PROBLEM STATEMENT: Repeat the lines below exactly as written, please, from the line with "Recreate this object" to the line with "panel_r = 25; // [14:1:28]", both lines included, and no others.

— Begin RECORD EXTRACTS —

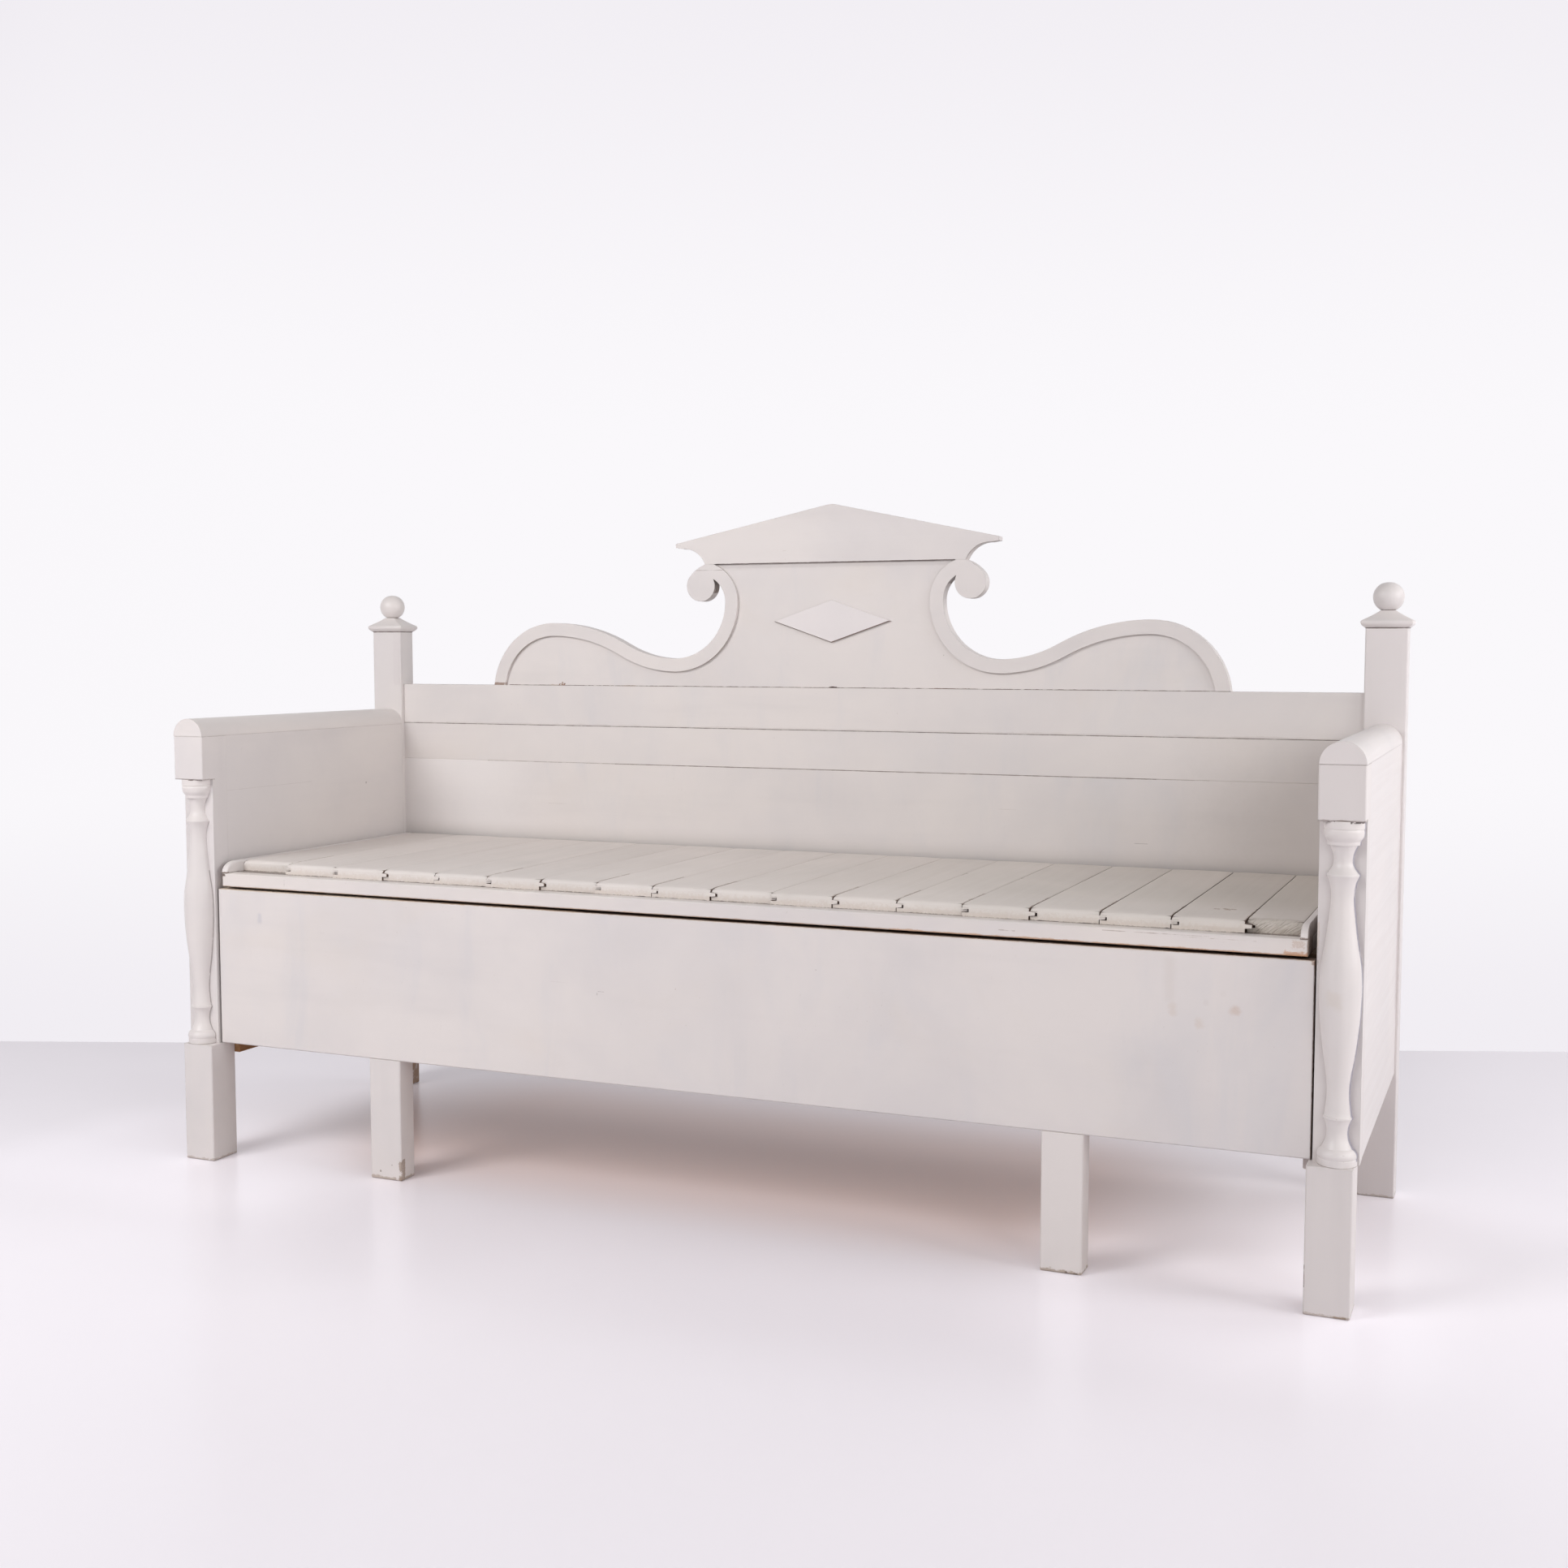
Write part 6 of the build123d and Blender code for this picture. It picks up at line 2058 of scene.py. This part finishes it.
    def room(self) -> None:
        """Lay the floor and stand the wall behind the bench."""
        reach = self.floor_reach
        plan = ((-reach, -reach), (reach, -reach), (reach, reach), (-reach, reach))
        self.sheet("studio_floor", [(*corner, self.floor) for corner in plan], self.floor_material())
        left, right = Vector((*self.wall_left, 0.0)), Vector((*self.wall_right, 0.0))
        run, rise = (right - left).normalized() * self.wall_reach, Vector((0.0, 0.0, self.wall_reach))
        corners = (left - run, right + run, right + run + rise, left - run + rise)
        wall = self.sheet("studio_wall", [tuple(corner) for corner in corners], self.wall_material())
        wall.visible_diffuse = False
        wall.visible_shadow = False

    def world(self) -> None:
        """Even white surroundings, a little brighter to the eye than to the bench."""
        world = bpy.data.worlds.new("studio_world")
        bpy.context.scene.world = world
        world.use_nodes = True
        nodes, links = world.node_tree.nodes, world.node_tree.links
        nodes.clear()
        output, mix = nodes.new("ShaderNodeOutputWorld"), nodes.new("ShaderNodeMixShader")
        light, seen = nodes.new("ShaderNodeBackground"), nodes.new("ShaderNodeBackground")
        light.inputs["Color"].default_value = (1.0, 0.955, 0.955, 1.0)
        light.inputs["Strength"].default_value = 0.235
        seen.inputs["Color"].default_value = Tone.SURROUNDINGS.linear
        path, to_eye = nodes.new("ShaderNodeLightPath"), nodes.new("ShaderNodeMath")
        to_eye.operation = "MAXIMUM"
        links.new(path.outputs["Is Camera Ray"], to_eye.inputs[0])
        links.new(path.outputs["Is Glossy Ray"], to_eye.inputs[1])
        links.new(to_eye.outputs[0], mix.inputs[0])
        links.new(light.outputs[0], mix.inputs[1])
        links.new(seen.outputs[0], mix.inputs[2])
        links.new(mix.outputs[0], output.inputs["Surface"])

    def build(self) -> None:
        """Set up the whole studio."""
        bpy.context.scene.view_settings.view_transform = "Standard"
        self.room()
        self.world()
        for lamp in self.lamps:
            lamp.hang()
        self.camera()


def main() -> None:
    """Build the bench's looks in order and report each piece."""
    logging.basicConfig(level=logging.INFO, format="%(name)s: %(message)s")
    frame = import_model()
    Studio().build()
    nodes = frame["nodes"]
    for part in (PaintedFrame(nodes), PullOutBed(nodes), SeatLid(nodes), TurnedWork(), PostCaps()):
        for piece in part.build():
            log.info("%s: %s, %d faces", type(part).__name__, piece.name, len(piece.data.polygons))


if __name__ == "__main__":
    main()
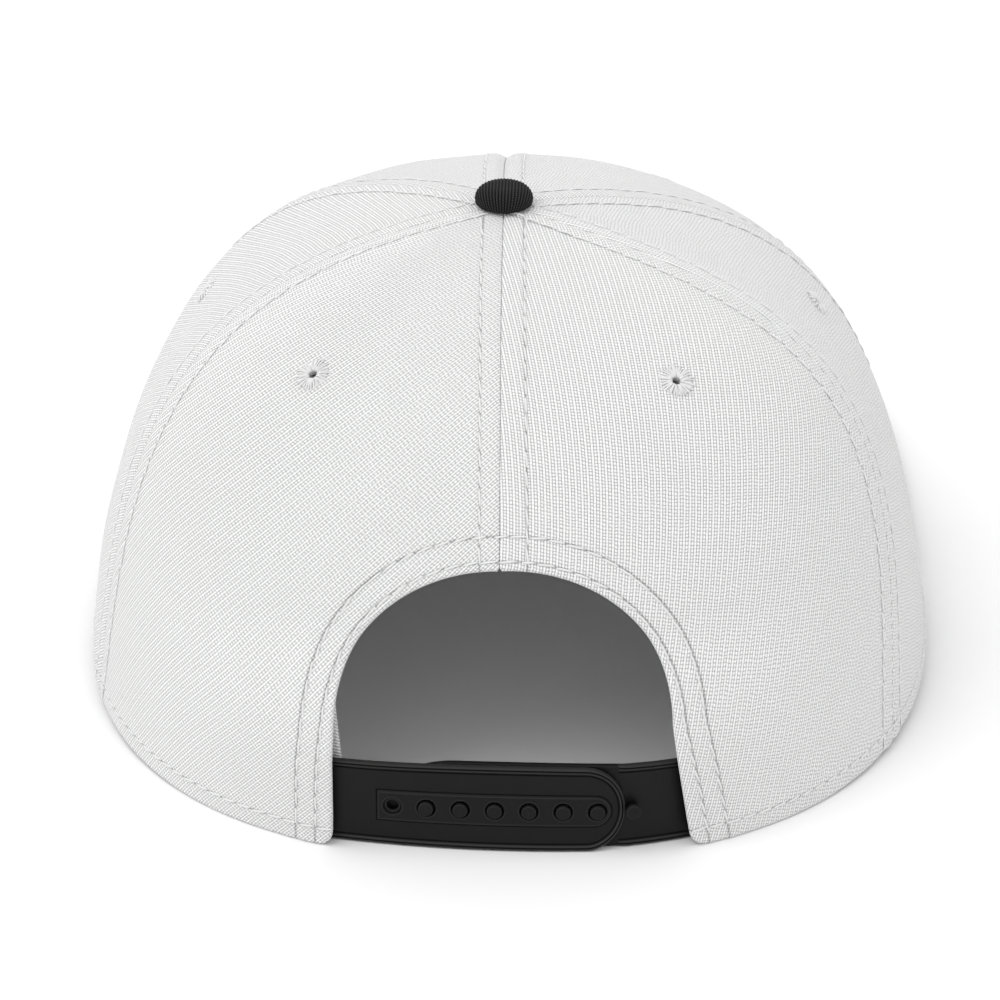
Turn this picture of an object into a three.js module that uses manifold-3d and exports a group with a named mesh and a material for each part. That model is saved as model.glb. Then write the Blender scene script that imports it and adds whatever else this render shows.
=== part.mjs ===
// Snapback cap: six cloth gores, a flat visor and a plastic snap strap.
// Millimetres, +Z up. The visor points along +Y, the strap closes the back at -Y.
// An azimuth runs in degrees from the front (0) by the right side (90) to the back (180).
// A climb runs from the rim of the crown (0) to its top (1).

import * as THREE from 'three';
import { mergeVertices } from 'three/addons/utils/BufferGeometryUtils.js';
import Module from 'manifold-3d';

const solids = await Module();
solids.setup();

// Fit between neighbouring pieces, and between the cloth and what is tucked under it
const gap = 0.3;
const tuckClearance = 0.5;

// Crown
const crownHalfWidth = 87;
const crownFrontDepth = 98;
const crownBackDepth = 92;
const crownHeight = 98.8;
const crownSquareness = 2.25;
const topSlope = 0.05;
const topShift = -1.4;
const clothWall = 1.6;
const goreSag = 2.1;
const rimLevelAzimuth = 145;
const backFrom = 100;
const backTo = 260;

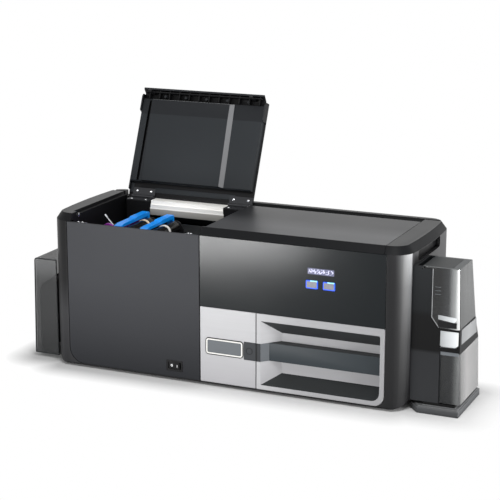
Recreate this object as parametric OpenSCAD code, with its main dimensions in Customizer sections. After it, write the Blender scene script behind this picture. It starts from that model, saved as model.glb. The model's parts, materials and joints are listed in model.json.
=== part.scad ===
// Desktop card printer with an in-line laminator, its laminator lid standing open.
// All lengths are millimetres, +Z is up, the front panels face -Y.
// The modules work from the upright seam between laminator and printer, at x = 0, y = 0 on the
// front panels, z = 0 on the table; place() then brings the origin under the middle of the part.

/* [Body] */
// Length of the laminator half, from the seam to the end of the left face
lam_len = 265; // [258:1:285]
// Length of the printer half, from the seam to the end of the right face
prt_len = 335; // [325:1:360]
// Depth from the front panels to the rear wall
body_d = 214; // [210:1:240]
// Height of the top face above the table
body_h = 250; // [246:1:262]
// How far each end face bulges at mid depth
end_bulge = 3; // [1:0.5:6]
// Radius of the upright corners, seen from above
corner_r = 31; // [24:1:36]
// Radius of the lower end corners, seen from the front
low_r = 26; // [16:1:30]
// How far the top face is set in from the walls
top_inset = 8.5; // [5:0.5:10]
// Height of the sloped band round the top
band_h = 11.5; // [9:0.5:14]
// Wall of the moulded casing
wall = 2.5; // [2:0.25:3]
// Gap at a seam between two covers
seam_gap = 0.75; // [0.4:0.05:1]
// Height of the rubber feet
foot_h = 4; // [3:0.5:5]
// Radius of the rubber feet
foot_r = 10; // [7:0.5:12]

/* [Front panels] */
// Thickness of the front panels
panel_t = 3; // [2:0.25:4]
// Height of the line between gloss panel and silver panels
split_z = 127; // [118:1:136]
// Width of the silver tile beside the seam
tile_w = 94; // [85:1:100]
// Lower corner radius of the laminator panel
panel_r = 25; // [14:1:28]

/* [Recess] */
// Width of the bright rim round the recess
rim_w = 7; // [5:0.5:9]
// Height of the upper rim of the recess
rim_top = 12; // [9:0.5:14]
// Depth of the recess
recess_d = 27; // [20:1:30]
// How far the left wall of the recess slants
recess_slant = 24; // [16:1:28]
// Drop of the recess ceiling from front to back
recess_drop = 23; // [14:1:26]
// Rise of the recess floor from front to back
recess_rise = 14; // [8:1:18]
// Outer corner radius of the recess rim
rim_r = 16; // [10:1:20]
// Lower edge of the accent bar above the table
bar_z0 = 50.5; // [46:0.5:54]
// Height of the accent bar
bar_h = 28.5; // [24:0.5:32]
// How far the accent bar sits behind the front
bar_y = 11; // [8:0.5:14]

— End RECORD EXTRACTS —

FINAL RESULT:
Recreate this object as parametric OpenSCAD code, with its main dimensions in Customizer sections. After it, write the Blender scene script behind this picture. It starts from that model, saved as model.glb. The model's parts, materials and joints are listed in model.json.
=== part.scad ===
// Desktop card printer with an in-line laminator, its laminator lid standing open.
// All lengths are millimetres, +Z is up, the front panels face -Y.
// The modules work from the upright seam between laminator and printer, at x = 0, y = 0 on the
// front panels, z = 0 on the table; place() then brings the origin under the middle of the part.

/* [Body] */
// Length of the laminator half, from the seam to the end of the left face
lam_len = 265; // [258:1:285]
// Length of the printer half, from the seam to the end of the right face
prt_len = 335; // [325:1:360]
// Depth from the front panels to the rear wall
body_d = 214; // [210:1:240]
// Height of the top face above the table
body_h = 250; // [246:1:262]
// How far each end face bulges at mid depth
end_bulge = 3; // [1:0.5:6]
// Radius of the upright corners, seen from above
corner_r = 31; // [24:1:36]
// Radius of the lower end corners, seen from the front
low_r = 26; // [16:1:30]
// How far the top face is set in from the walls
top_inset = 8.5; // [5:0.5:10]
// Height of the sloped band round the top
band_h = 11.5; // [9:0.5:14]
// Wall of the moulded casing
wall = 2.5; // [2:0.25:3]
// Gap at a seam between two covers
seam_gap = 0.75; // [0.4:0.05:1]
// Height of the rubber feet
foot_h = 4; // [3:0.5:5]
// Radius of the rubber feet
foot_r = 10; // [7:0.5:12]

/* [Front panels] */
// Thickness of the front panels
panel_t = 3; // [2:0.25:4]
// Height of the line between gloss panel and silver panels
split_z = 127; // [118:1:136]
// Width of the silver tile beside the seam
tile_w = 94; // [85:1:100]
// Lower corner radius of the laminator panel
panel_r = 25; // [14:1:28]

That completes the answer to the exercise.